Veteran academic commentators Colin James, Jon Johansson, and Therese Arseneau offer perspectives on what New Zealanders were voting for when endorsing John Key and National, and what they were voting against. Several MPs elected for the first time in 2008 provide first-hand accounts of their parties’ campaigns, including Labour’s Grant Robertson; the Greens’ Catherine Delahunty; the Maori Party’s Rahui Katene; ACT’s John Boscawen; and the director of National’s winning campaign, Steven Joyce, appointed to Cabinet following National’s victory. New Zealand First’s doomed campaign is described by its campaign director, Damian Edwards, while party strategists John Pagani and Rob Eaddy provide accounts of the Progressive and United Future campaigns.

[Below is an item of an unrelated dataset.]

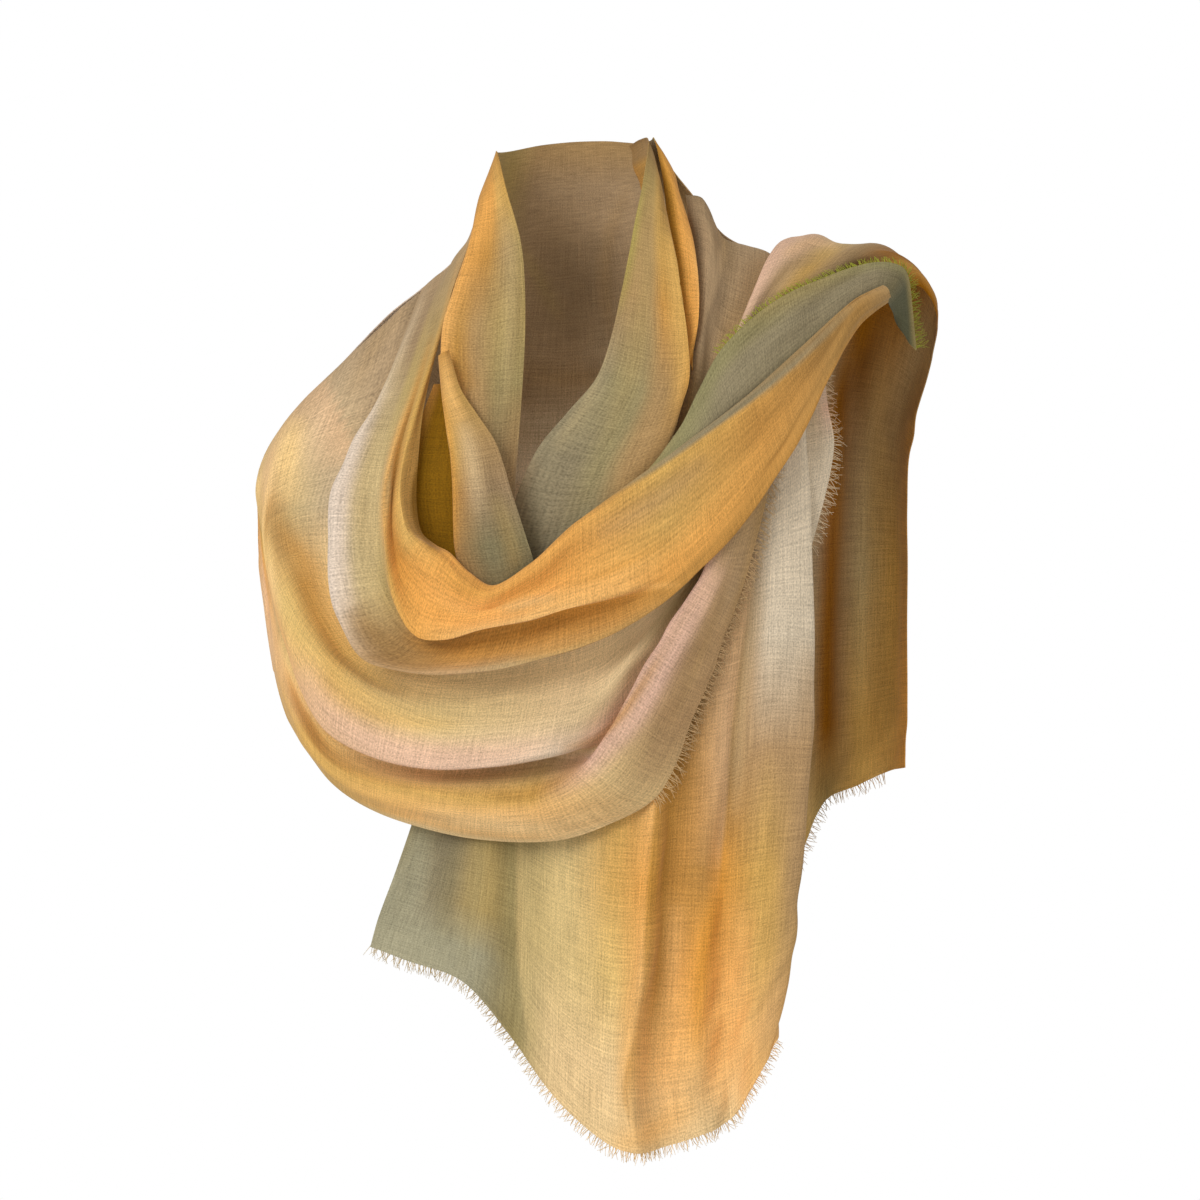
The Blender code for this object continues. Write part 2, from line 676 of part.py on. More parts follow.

Key to Victory also investigates the important issues of the 2008 election, such as the impact of the Electoral Finance Act, and the likely future of New Zealand’s remaining small parties.
During the 2008 campaign political parties started getting to grips with websites, blogs, Facebook and YouTube, and ‘prediction markets’ competed with traditional polls in forecasting the election results. The book describes these developments and provides insights into the use of the media by John Key and Helen Clark in their rival campaigns for leadership. International reaction to the New Zealand campaign and the country’s vote for change is also highlighted.
Key to Victory includes a special DVD with excerpts from key campaign events including the televised leaders’ debates, the leaders’ opening night campaign addresses, parties’ TV ads and campaign billboards.